Dinu Lipatti always put his flawless technique at the service of the music (image: Tully Porter Collection)
Lipatti’s Abbey Road recordings from 1947-48 find him performing with much more power, but the poor sound of most LP and CD transfers can limit the appreciation of his grand and dramatic playing. Thankfully, APR’s recent compilation ‘ The Complete Columbia recordings 1947-1948’ (APR6032) has pristine remasterings that present more vividly than ever Lipatti’s boldly incisive and virtuosic playing. This set has the added bonus of some long-lost test recordings made in 1947 with the cellist Antonio Janigro that took me some 20 years to obtain, including a transcendent first movement of Beethoven’s Cello Sonata No 3 in A major – the only recording found of Lipatti playing this composer and a major addition to his discography.

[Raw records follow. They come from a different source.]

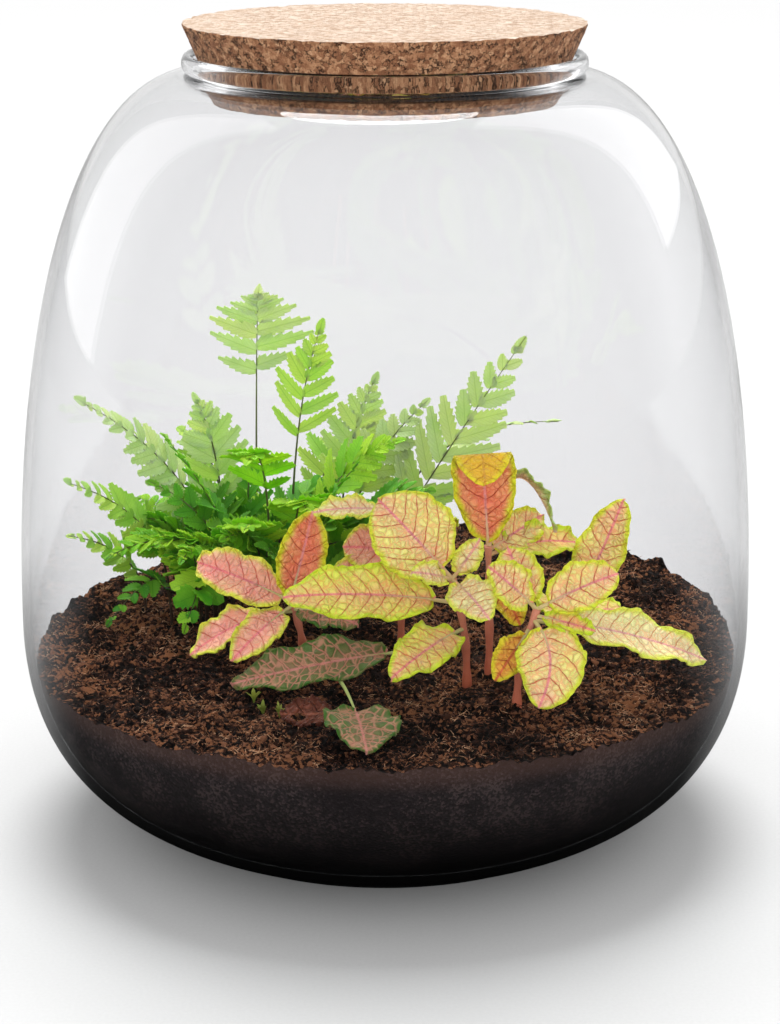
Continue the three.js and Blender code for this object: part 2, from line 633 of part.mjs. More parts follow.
const stems = Object.values(NERVE_PLANTS).map(({ stem }) => stem);
const holes = [
  ...Object.values(FRONDS).map(({ root }) => stemHole(...root, FROND_RIB_HALF_WIDTH + 3 * CLEARANCE)),
  ...stems.map(({ root }) => stemHole(...root, STEM_THICKNESS / 2 + 2 * CLEARANCE)),
];
const soil = holes.reduce((ground, hole) => ground.subtract(hole), soilSolid());
garden.add(named('potting_soil', geometryFromSolid(soil), SOIL));
const fallenLeaf = leafSolid(vector(FALLEN_LEAF_FOOT), FALLEN_LEAF);
garden.add(named('fallen_leaf', geometryFromSolid(fallenLeaf), DEAD_LEAF));

for (const [name, frond] of Object.entries(FRONDS)) {
  garden.add(named(name, geometryFromSolid(frondSolid(frond)), FERN_GREEN));
}
for (const [name, plant] of Object.entries(NERVE_PLANTS)) {
  garden.add(named(name, geometryFromSolid(leafyStemSolid(plant)), NERVE_LEAF));
}

export default garden;
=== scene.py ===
"""Dresses a planted jar garden: a round glass jar with a tapered cork stopper, dark potting soil,
a fern clump and a group of nerve plants with netted leaves.

Metres, +Z up, with the origin at the centre of the jar's foot. The sizes that the solids already
have are repeated here in millimetres, so that each finer piece keeps their form.
"""

import functools
import logging
import math
import random
from collections.abc import Callable, Iterable, Sequence
from dataclasses import dataclass, replace
from enum import Enum

import bmesh
import bpy
from bmesh.types import BMEdge, BMesh, BMFace, BMVert
from bpy.types import ID, Material, Node, NodeSocket, NodeTree, Object, World
from mathutils import Matrix, Quaternion, Vector, noise

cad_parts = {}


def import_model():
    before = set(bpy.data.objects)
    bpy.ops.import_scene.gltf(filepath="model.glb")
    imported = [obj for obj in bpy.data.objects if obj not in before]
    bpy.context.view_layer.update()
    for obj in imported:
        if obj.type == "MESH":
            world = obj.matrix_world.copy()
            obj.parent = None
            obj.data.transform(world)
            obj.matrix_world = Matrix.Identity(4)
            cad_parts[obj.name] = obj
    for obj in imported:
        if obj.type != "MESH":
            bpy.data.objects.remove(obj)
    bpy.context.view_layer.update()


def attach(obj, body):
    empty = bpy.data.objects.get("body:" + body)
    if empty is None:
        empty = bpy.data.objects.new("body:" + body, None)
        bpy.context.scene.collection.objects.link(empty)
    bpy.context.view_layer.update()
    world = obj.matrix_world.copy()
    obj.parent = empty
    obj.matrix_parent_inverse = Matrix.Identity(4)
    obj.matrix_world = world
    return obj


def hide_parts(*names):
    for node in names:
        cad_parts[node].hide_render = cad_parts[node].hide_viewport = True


LOG = logging.getLogger("jar_garden")
BODY = "root"
MM = 0.001
UP = Vector((0, 0, 1))
UV_SPAN = 100.0
VEIN_SLANT = 0.55
VEIN_CURVE = 0.04
VEIN_GAP = 4.6
SHARP_ANGLE = math.radians(50)
SMOOTH = {"interpolation_type": "SMOOTHSTEP"}

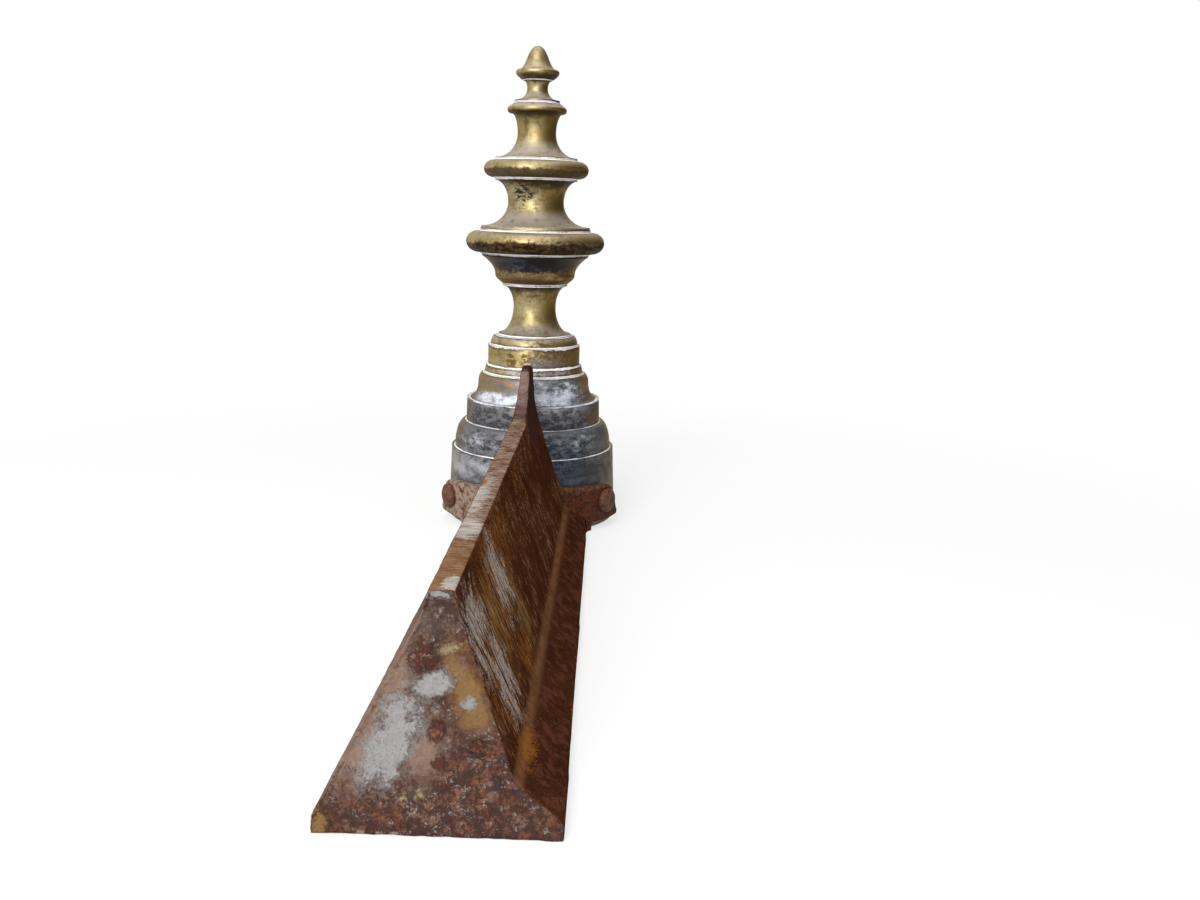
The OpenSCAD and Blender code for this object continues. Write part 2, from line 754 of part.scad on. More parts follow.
// Upright fin that keeps the logs off the brass and rises from the ridge in a hollow sweep
module tongue() {
    root_z = ridge_z - tongue_root_h;
    head_z = ridge_z + tongue_rear_h;
    top_z = ridge_z + tongue_h;
    head_at = (bell_seat_d / 2 + tongue_rear) / 2;
    sweep = bend([rise_start, ridge_z], [rise_bend, ridge_z + rise_bend_h],
                 [tongue_rear, head_z]);
    head = arc(head_at, head_z, tongue_rear - head_at, top_z - head_z, head_from_a, 180);
    side = concat([[iron_start_r, root_z], [rise_start, root_z]], sweep, head,
                  [[iron_start_r, head_z]]);
    section = both_sides(concat([[ridge_w / 2, root_z], [ridge_w / 2, ridge_z - past],
                                 [tongue_root_t / 2, ridge_z + tongue_root_h]],
                                arc(0, top_z - tongue_t / 2, tongue_t / 2, tongue_t / 2, 0,
                                    tongue_top_a)));
    intersection() {
        translate([-ridge_w, column_y, 0]) rotate([90, 0, 90])
            linear_extrude(height = 2 * ridge_w) polygon(side);
        translate([0, column_y + bar_reach, 0]) rotate([90, 0, 0])
            linear_extrude(height = bar_reach) polygon(section);
    }
}

// One side of the curved band round the back of the drum, which ends in an ear
module saddle(side) {
    middle = -saddle_r * sin(ear_angle);
    outline = concat(
        [[middle, saddle_z]],
        arc(ear_end - ear_corner_r, saddle_z + ear_corner_r, ear_corner_r, ear_corner_r, -90,
            ear_round_a),
        arc(0, ear_z, ear_r, ear_r, ear_round_a, 90),
        [[middle, saddle_top_z]]);
    intersection() {
        bore(2 * saddle_r, saddle_z, saddle_top_z);
        at_ear(side) linear_extrude(height = saddle_r + past)
            polygon([for (p = outline) [side * p[0], ear_z - p[1]]]);
    }
}

// Fillet between the saddle and the upright edge of one foot
module fillet(side) {
    foot_r = foot_front_w / 2 + (foot_w - foot_front_w) / 2 * saddle_r / bar_reach;
    at_r = saddle_r + fillet_r - fillet_bite;
    at_x = foot_r + fillet_r - fillet_bite;
    at_y = sqrt(at_r * at_r - at_x * at_x);
    inside = (saddle_r - past) / at_r;
    translate([0, column_y, 0]) difference() {
        linear_extrude(height = foot_edge_h)
            polygon([[0, 0], [side * at_x * inside, at_y * inside], [side * at_x, at_y],
                     [side * (foot_r - past), at_y]]);
        translate([side * at_x, at_y, -past]) cylinder(r = fillet_r, h = foot_edge_h + 2 * past);
    }
}

module log_bar() {
    color(rust) difference() {
        union() {
            billet();
            tongue();
            for (side = [-1, 1]) {
                saddle(side);
                fillet(side);
            }
        }
        brass_space();
        for (side = [-1, 1]) {
            ear_hole(side);
            ear_disc(side, ear_head_d + 2 * hole_gap, ear_face_r, saddle_r + past);
        }
    }
}

module ear_screws() {
    face = ear_head_t - ear_crown_h;
    color(rust) for (side = [-1, 1]) {
        ear_disc(side, ear_screw_d, ear_screw_end, ear_face_r + past);
        at_ear(side) translate([0, 0, ear_face_r])
            rotate_extrude() polygon(concat([[0, 0], [ear_head_d / 2, 0]],
                ovolo_in(ear_head_d / 2, face, ear_crown_d / 2, ear_head_t),
                [[0, ear_head_t]]));
    }
}

module ear_washers() {
    color(dark_iron) for (side = [-1, 1]) difference() {
        ear_disc(side, ear_washer_d, ear_nut_face, ear_washer_face);
        ear_disc(side, ear_hole_d, ear_nut_face - past, ear_washer_face + past);
    }
}

module ear_nuts() {
    color(dark_iron) for (side = [-1, 1]) difference() {
        at_ear(side) translate([-ear_nut_w / 2, -ear_nut_w / 2, ear_nut_face - ear_nut_t])
            cube([ear_nut_w, ear_nut_w, ear_nut_t]);
        ear_disc(side, ear_screw_d + 2 * thread_gap, ear_nut_face - ear_nut_t - past,
                 ear_nut_face + past);
    }
}

base_drum();
ogee_bell();
upper_drum();
cap_ring();
neck();
bowl();
great_ring();
middle_spool();
upper_ring();
upper_spool();
tip_collar();
tip_nut();
tie_rod();
bridge_bar();
rod_washer();
rod_nut();
log_bar();
ear_screws();
ear_washers();
ear_nuts();
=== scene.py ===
import math
import bpy
import bmesh
from mathutils import Matrix, Vector


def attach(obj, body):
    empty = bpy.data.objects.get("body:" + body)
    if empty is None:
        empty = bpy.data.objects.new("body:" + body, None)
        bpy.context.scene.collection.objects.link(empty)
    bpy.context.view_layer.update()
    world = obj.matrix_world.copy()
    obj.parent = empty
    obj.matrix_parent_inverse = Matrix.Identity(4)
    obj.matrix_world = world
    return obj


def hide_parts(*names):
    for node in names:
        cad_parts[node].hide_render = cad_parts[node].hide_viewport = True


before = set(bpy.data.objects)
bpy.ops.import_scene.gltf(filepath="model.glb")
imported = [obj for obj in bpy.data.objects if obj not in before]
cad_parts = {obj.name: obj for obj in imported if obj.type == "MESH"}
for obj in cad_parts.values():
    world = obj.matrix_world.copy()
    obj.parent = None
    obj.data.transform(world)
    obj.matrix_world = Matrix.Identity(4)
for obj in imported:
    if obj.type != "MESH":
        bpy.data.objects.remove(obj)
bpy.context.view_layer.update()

# Andiron: turned brass column and a rusty log bar, in metres. The brass looks to -Y, the bar runs to +Y.
# The dictionaries give sizes and places in millimetres, angles in degrees and colours as linear values,
# except those of the floor, light and camera at the end.

mm = 0.001
columnY = -0.186734  # the column's axis
flat = (0, 0, 0)
scene = bpy.context.scene


def clearSelection():
    if bpy.context.mode != "OBJECT":
        bpy.ops.object.mode_set(mode="OBJECT")
    bpy.ops.object.select_all(action="DESELECT")


def pickOnly(piece):
    clearSelection()
    piece.select_set(True)
    bpy.context.view_layer.objects.active = piece


def modify(piece, kind, **settings):  # add a modifier, set it and apply it
    pickOnly(piece)
    bpy.ops.object.modifier_add(type=kind)
    modifier = piece.modifiers[-1]
    for key, value in settings.items():
        setattr(modifier, key, value)
    bpy.ops.object.modifier_apply(modifier=modifier.name)


def ramp(value, start, run):  # 0 up to start, 1 from start + run on
    return max(0, min(1, (value - start) / run))


# Outlines of the turned sections: points of radius and height, from the floor up.

def arc(r, z, halfR, halfZ, start, end, steps=12):
    angles = [math.radians(start + (end - start) * i / steps) for i in range(steps + 1)]
    return [(r + halfR * math.cos(a), z + halfZ * math.sin(a)) for a in angles]


def coveIn(wide, z0, narrow, z1):  # hollow that rises from a wide foot to a waist
    return arc(wide, z1, wide - narrow, z1 - z0, 270, 180)


def coveOut(narrow, z0, wide, z1):  # hollow that rises from a waist to a wide lip
    return arc(wide, z0, wide - narrow, z1 - z0, 180, 90)


def ovoloIn(wide, z0, narrow, z1):  # round shoulder that rises from a wide foot
    return arc(narrow, z0, wide - narrow, z1 - z0, 0, 90)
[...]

The Grieg and Schumann Piano Concertos and Chopin’s B minor Piano Sonata are the most substantial works Lipatti recorded at Abbey Road, and all are considered reference readings. Less well known is a 1947 account of Chopin’s Waltz Op 34 No 1, rarely reissued and radically different (and to my ears vastly superior) to the more quaint version from the 1950 cycle: valiant and impulsive yet refined, this earlier traversal makes it painfully clear how much fire this pianist lost due to illness. Lipatti’s greatest recording is surely his stunning take of Ravel’s ‘Alborada del gracioso’, with incredible buoyancy, rapid-fire fingerwork and searing glissandos that indicate that when he was not ill, he was among the most powerful and technically accomplished pianists of all time.
The quest for unofficial solo and concerto recordings by Lipatti reads like a spy story filled with intrigue (I speak from experience). There are somehow far fewer bootlegs of Lipatti than of other major musicians of the time, yet all reveal important facets of his artistry. Least known might be private discs made prior to his EMI contract that showed up in Brooklyn by way of Geneva: those that survived (obtained only when the collector died) include a jaw-dropping Scarlatti Sonata in G minor (Kk450) and heroic accounts of Brahms’s Capriccio Op 116 No 7 and Rhapsody Op 119 No 4 (available on ‘Landmarks of Recorded Pianism, Vol 1’ on Marston Records). If his fabled April 1948 BBC broadcast of Beethoven’s Waldstein Sonata ever materialises – it is believed to have been erased by the corporation – it will surely be a revelation.
Dinu Lipatti had a flawless technique guided by a steadfast devotion not only to each work and composer he performed but to the entire field of music. Every moment of his playing is an experience that Herbert von Karajan described as ‘no longer the sound of the piano, but music in its purest form’.